> **Data provided**
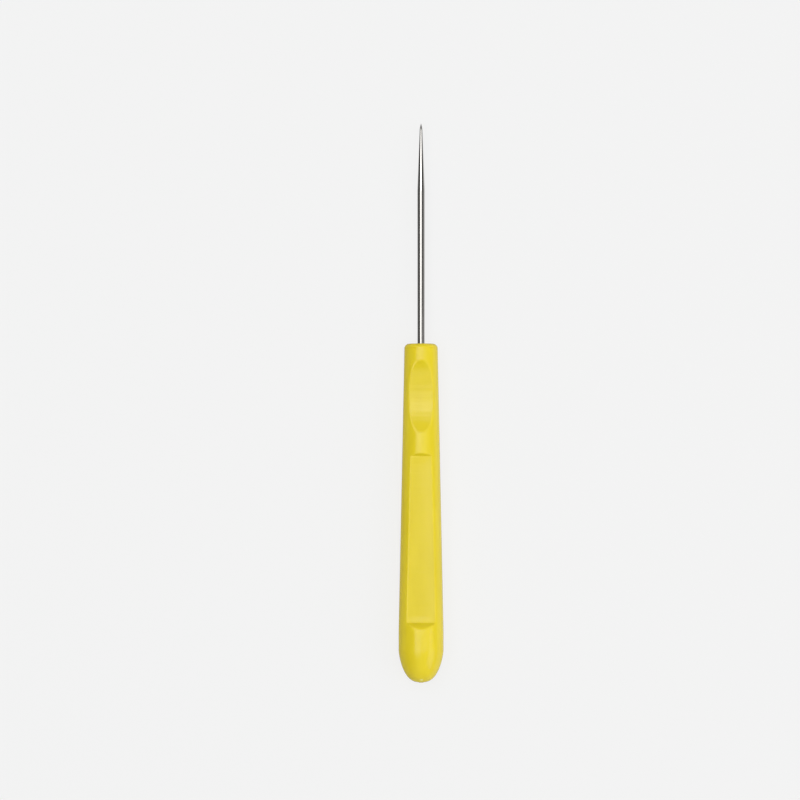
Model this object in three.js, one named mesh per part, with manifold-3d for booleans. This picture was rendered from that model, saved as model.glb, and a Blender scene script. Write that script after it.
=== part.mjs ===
// Plastic-handled needle awl, lying on its side.
// Millimetres, +Z up, +Y towards the needle's point, +X to the right.
//
// Both pieces are built round the tool's own axis, which runs along Y with y = 0 at
// the handle's front face. A station is a distance behind that face, so y = -station.
// Last of all the whole tool is leaned so that the underside of the tapered handle
// lies flat on the ground.

import * as THREE from 'three';
import { mergeVertices } from 'three/addons/utils/BufferGeometryUtils.js';
import Module from 'manifold-3d';

const wasm = await Module();
wasm.setup();

// ---------------------------------------------------------------- driving dimensions

// Handle: a round bar that widens to the back, a short straight stretch and a domed butt.
const handleLength = 78.7;
const frontRadius = 3.84;
const buttRadius = 5.2;
const straightLength = 4.45;
const domeLength = 7.55;
const domeBluntness = 2.7; // 2 is an ellipse's round end, and more is flatter
const domeShoulder = 1.5; // 2 is an ellipse's shoulder, and less is more sloping
const frontFillet = 1.1; // rounds the front face's edge

// Gate vestige: the nub on the butt's pole where the moulding was cut off its runner.
const gateRadius = 0.5;
const gateHeight = 0.08;

// Grip flats: long flats, one above and one below, sunk into the round surface.
const gripStart = 26.1; // front end of the floor, behind the front face
const gripRearMargin = 13.8; // rear end of the floor, ahead of the butt's pole
const gripFrontDepth = 0.78; // below the round surface, at the floor's front end
const gripRearDepth = 1.31; // the same, at its rear end
const gripFrontRamp = 0.6; // length of the slope that leads down to the floor
const gripRearRamp = 1.5;

// Finger scoops: oval hollows near the front, one above and one below.
const scoopStart = 3.9; // behind the front face
const scoopLength = 16.7;
const scoopDepth = 1.22;
const scoopFullness = 0.75; // 1 is a plain parabola, and less is steeper at the ends

// Needle: a steel wire with a long ground taper and a short final point.
const needleReach = 51.3; // from the handle's front face to the point
const shankRadius = 0.825;
const taperGrind = 15.6; // length of the taper, measured from the point
const pointGrind = 1.6; // length of the final point
const pointRadius = 0.31; // where the taper meets the final point
const pointFullness = 1.7; // 1 is a plain cone, and more is fuller

// Tang: the hidden end of the wire, flattened over a short stretch so that the
// moulded handle grips it against pulling and turning.
const tangLength = 28;
const tangChamfer = 0.3;
const paddleInset = 4; // from the wire's end to the flattened stretch
const paddleLength = 4;
const paddleWidth = 2.3;
const paddleThickness = 0.95;
const paddleCorner = 0.6;

// The moulding keeps this clearance all round the tang.
const socketGap = 0.05;

// Facets round the handle and round the wire. Both are multiples of 4, so that a
// facet faces straight up, down and to each side.
const handleFacets = 48;
const wireFacets = 24;
const domeSteps = 9;
const filletSteps = 4;
const scoopSteps = 16;
const pointSteps = 4;
const cornerSteps = 3;

// ---------------------------------------------------------------- derived sizes

const taperLength = handleLength - straightLength - domeLength;
const handleSlope = (buttRadius - frontRadius) / taperLength;
const gripEnd = handleLength - gripRearMargin;
const cutterSpan = 3 * buttRadius; // reaches past the handle on every side

function handleRadiusAt(station) {
  return frontRadius + handleSlope * Math.min(station, taperLength);
}

// ---------------------------------------------------------------- solids and meshes

// Turns a closed geometry into a solid. Triangles that a pole has shrunk to a line
// are left out.
function solidFrom(geometry) {
  geometry.deleteAttribute('normal');
  geometry.deleteAttribute('uv');
  const merged = mergeVertices(geometry);
  const corners = merged.index.array;
  const kept = [];
  for (let i = 0; i < corners.length; i += 3) {
    const [a, b, c] = corners.subarray(i, i + 3);
    if (a !== b && b !== c && c !== a) {
      kept.push(a, b, c);
    }
  }
  return new wasm.Manifold(new wasm.Mesh({
    numProp: 3,
    vertProperties: new Float32Array(merged.attributes.position.array),
    triVerts: new Uint32Array(kept),
  }));
}

// Turns a solid back into a named mesh.
function meshFrom(name, solid, material) {
  const { vertProperties, triVerts } = solid.getMesh();
  const geometry = new THREE.BufferGeometry();
  geometry.setAttribute('position', new THREE.BufferAttribute(vertProperties, 3));
  geometry.setIndex(new THREE.BufferAttribute(triVerts, 1));
  geometry.computeVertexNormals();
  const mesh = new THREE.Mesh(geometry, material);
  mesh.name = name;
  return mesh;
}

// Turns an outline of (radius, y) points, listed from back to front, round the axis.
// The facets touch the true circle, so the widths across them are the true ones.
function turned(outline, facets) {
  const halfStep = Math.PI / facets;
  const points = outline.map(([radius, y]) => new THREE.Vector2(radius / Math.cos(halfStep), y));
  return solidFrom(new THREE.LatheGeometry(points, facets, halfStep, 2 * Math.PI));
}

// Pushes a side-view outline of (y, z) points right across the tool.
function acrossTool(outline) {
  const shape = new THREE.Shape(outline.map(([y, z]) => new THREE.Vector2(y, z)));
  const geometry = new THREE.ExtrudeGeometry(shape, { depth: 2 * cutterSpan, bevelEnabled: false });
  const sideways = new THREE.Matrix4().makeBasis(
    new THREE.Vector3(0, 1, 0),
    new THREE.Vector3(0, 0, 1),
    new THREE.Vector3(1, 0, 0),
  );
  geometry.applyMatrix4(sideways);
  geometry.translate(-cutterSpan, 0, 0);
  return geometry;
}

// Cuts the same side-view outline into the top and the underside.
function cutBothFaces(body, outline) {
  const above = solidFrom(acrossTool(outline));
  const below = solidFrom(acrossTool(outline).rotateY(Math.PI));
  return body.subtract(above).subtract(below);
}

// ---------------------------------------------------------------- handle

function domeOutline() {
  const domeStart = handleLength - domeLength;
  const gateAngle = Math.acos((gateRadius / buttRadius) ** (domeBluntness / 2));
  const points = [];
  for (let i = domeSteps; i >= 0; i -= 1) {
    const angle = (gateAngle * i) / domeSteps;
    const radius = buttRadius * Math.cos(angle) ** (2 / domeBluntness);
    const station = domeStart + domeLength * Math.sin(angle) ** (2 / domeShoulder);
    points.push([radius, -station]);
  }
  return points;
}

function frontFilletOutline() {
  const centreRadius = handleRadiusAt(frontFillet) - frontFillet;
  const points = [];
  for (let i = 0; i <= filletSteps; i += 1) {
    const angle = (Math.PI / 2) * (i / filletSteps);
    const radius = centreRadius + frontFillet * Math.cos(angle);
    points.push([radius, -frontFillet + frontFillet * Math.sin(angle)]);
  }
  return points;
}

function handleBlank() {
  const gateEnd = -handleLength - gateHeight;
  return turned([
    [0, gateEnd],
    [gateRadius, gateEnd],
    ...domeOutline(),
    [buttRadius, -taperLength],
    ...frontFilletOutline(),
    [0, 0],
  ], handleFacets);
}

function gripOutline() {
  const rampFoot = gripStart - gripFrontRamp;
  const rampHead = gripEnd + gripRearRamp;
  return [
    [-rampFoot, cutterSpan],
    [-rampHead, cutterSpan],
    [-rampHead, handleRadiusAt(rampHead)],
    [-gripEnd, handleRadiusAt(gripEnd) - gripRearDepth],
    [-gripStart, handleRadiusAt(gripStart) - gripFrontDepth],
    [-rampFoot, handleRadiusAt(rampFoot)],
  ];
}

function scoopOutline() {
  const halfLength = scoopLength / 2;
  const centre = scoopStart + halfLength;
  const points = [
    [-centre + halfLength, cutterSpan],
    [-centre - halfLength, cutterSpan],
  ];
  for (let i = 0; i <= scoopSteps; i += 1) {
    const along = Math.cos((Math.PI * i) / scoopSteps); // 1 at the rear end, -1 at the front
    const station = centre + halfLength * along;
    const depth = scoopDepth * Math.max(0, 1 - along * along) ** scoopFullness;
    points.push([-station, handleRadiusAt(station) - depth]);
  }
  return points;
}

function handleSolid() {
  const gripped = cutBothFaces(handleBlank(), gripOutline());
  const scooped = cutBothFaces(gripped, scoopOutline());
  return scooped.subtract(socketSolid());
}

// ---------------------------------------------------------------- needle

// The flattened stretch: a plate with rounded corners that replaces the round wire.
// A gap makes it larger on every side, which gives the space that it lies in.
function flattened(wire, gap) {
  const halfWidth = paddleWidth / 2 + gap;
  const rear = -tangLength + paddleInset - gap;
  const front = rear + paddleLength + 2 * gap;
  const corner = paddleCorner + gap;
  const plan = new THREE.Shape();
  plan.absarc(halfWidth - corner, rear + corner, corner, -Math.PI / 2, 0);
  plan.absarc(halfWidth - corner, front - corner, corner, 0, Math.PI / 2);
  plan.absarc(-halfWidth + corner, front - corner, corner, Math.PI / 2, Math.PI);
  plan.absarc(-halfWidth + corner, rear + corner, corner, Math.PI, 1.5 * Math.PI);
  const thickness = paddleThickness + 2 * gap;
  const plate = new THREE.ExtrudeGeometry(plan, {
    depth: thickness,
    bevelEnabled: false,
    curveSegments: cornerSteps,
  });
  plate.translate(0, 0, -thickness / 2);

  const pressed = paddleLength - 2 * gap; // length of wire squeezed from above and below
  const press = new THREE.BoxGeometry(4 * shankRadius, pressed, 2 * shankRadius);
  press.translate(0, -tangLength + paddleInset + paddleLength / 2, thickness / 2 + shankRadius);
  const above = solidFrom(press.clone());
  const below = solidFrom(press.rotateY(Math.PI));
  return wire.subtract(above).subtract(below).add(solidFrom(plate));
}

function pointOutline() {
  const points = [];
  for (let i = 0; i <= pointSteps; i += 1) {
    const along = i / pointSteps; // 0 where the taper ends, 1 at the point
    const radius = pointRadius * (1 - along ** pointFullness);
    points.push([radius, needleReach - pointGrind * (1 - along)]);
  }
  return points;
}

function needleSolid() {
  const wire = turned([
    [0, -tangLength],
    [shankRadius - tangChamfer, -tangLength],
    [shankRadius, -tangLength + tangChamfer],
    [shankRadius, needleReach - taperGrind],
    ...pointOutline(),
  ], wireFacets);
  return flattened(wire, 0);
}

// The space in the handle that the tang fills, open at the front face.
function socketSolid() {
  const boreRadius = shankRadius + socketGap;
  const boreEnd = -tangLength - socketGap;
  const bore = turned([
    [0, boreEnd],
    [boreRadius, boreEnd],
    [boreRadius, frontFillet],
    [0, frontFillet],
  ], wireFacets);
  return flattened(bore, socketGap);
}

// ---------------------------------------------------------------- assembly

const yellowPlastic = new THREE.MeshStandardMaterial({
  color: 0xe6d43c,
  roughness: 0.35,
  metalness: 0,
});
const polishedSteel = new THREE.MeshStandardMaterial({
  color: 0xc4c4c0,
  roughness: 0.22,
  metalness: 1,
});

const tool = new THREE.Group();
tool.add(meshFrom('handle', handleSolid(), yellowPlastic));
tool.add(meshFrom('needle', needleSolid(), polishedSteel));

// The lean lays the handle's tapered underside on the ground, point downwards. The
// tool then stands with its box's bottom centre at the origin.
tool.rotation.x = -Math.atan(handleSlope);
const box = new THREE.Box3().setFromObject(tool, true);
const centre = box.getCenter(new THREE.Vector3());
tool.position.set(-centre.x, -centre.y, -box.min.z);

export default tool;
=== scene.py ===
"""Looks for a needle awl: a glossy moulded plastic handle and a polished steel needle."""

import math

import bpy
import numpy as np
from mathutils import Matrix, Vector


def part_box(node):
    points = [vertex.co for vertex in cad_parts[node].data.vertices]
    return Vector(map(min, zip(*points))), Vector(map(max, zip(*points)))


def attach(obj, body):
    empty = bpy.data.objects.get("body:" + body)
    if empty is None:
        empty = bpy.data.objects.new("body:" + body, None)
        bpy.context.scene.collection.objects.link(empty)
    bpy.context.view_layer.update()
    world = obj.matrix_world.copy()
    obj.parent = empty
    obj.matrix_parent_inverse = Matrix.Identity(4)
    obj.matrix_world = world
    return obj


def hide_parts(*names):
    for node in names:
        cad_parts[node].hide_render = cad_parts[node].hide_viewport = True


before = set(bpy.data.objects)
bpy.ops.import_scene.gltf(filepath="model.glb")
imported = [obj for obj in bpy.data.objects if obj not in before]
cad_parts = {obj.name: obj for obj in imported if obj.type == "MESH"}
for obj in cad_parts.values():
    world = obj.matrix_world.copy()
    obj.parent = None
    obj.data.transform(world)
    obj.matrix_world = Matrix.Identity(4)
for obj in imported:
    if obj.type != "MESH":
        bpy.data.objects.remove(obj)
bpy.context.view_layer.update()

MM = 0.001

# ------------------------------------------------------------------ the design's sizes
# Stations are distances behind the handle's front face, along the tool's own axis.

FRONT_RADIUS = 3.84 * MM
BUTT_RADIUS = 5.2 * MM
HANDLE_LENGTH = 78.7 * MM
STRAIGHT_LENGTH = 4.45 * MM
DOME_LENGTH = 7.55 * MM
DOME_BLUNTNESS = 2.7
DOME_SHOULDER = 1.5
FRONT_FILLET = 1.1 * MM
GATE_RADIUS = 0.5 * MM
GATE_HEIGHT = 0.08 * MM

GRIP_START = 26.1 * MM
GRIP_END = HANDLE_LENGTH - 13.8 * MM
GRIP_FRONT_DEPTH = 0.78 * MM
GRIP_REAR_DEPTH = 1.31 * MM
GRIP_FRONT_RAMP = 0.6 * MM

SCOOP_START = 3.9 * MM
SCOOP_LENGTH = 16.7 * MM
SCOOP_DEPTH = 1.22 * MM
SCOOP_FULLNESS = 0.75

NEEDLE_REACH = 51.3 * MM
SHANK_RADIUS = 0.825 * MM
TAPER_GRIND = 15.6 * MM
POINT_GRIND = 1.6 * MM
POINT_RADIUS = 0.31 * MM
POINT_FULLNESS = 1.7
TANG_LENGTH = 28.0 * MM
TANG_CHAMFER = 0.3 * MM
PADDLE_INSET = 4.0 * MM
PADDLE_LENGTH = 4.0 * MM
PADDLE_WIDTH = 2.3 * MM
PADDLE_THICKNESS = 0.95 * MM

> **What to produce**
Transcribe nothing but the lines from the line with "point downwards. The" through the line with "obj.parent = empty", reproducing each exactly.

> **Solution for this problem**
// The lean lays the handle's tapered underside on the ground, point downwards. The
// tool then stands with its box's bottom centre at the origin.
tool.rotation.x = -Math.atan(handleSlope);
const box = new THREE.Box3().setFromObject(tool, true);
const centre = box.getCenter(new THREE.Vector3());
tool.position.set(-centre.x, -centre.y, -box.min.z);

export default tool;
=== scene.py ===
"""Looks for a needle awl: a glossy moulded plastic handle and a polished steel needle."""

import math

import bpy
import numpy as np
from mathutils import Matrix, Vector


def part_box(node):
    points = [vertex.co for vertex in cad_parts[node].data.vertices]
    return Vector(map(min, zip(*points))), Vector(map(max, zip(*points)))


def attach(obj, body):
    empty = bpy.data.objects.get("body:" + body)
    if empty is None:
        empty = bpy.data.objects.new("body:" + body, None)
        bpy.context.scene.collection.objects.link(empty)
    bpy.context.view_layer.update()
    world = obj.matrix_world.copy()
    obj.parent = empty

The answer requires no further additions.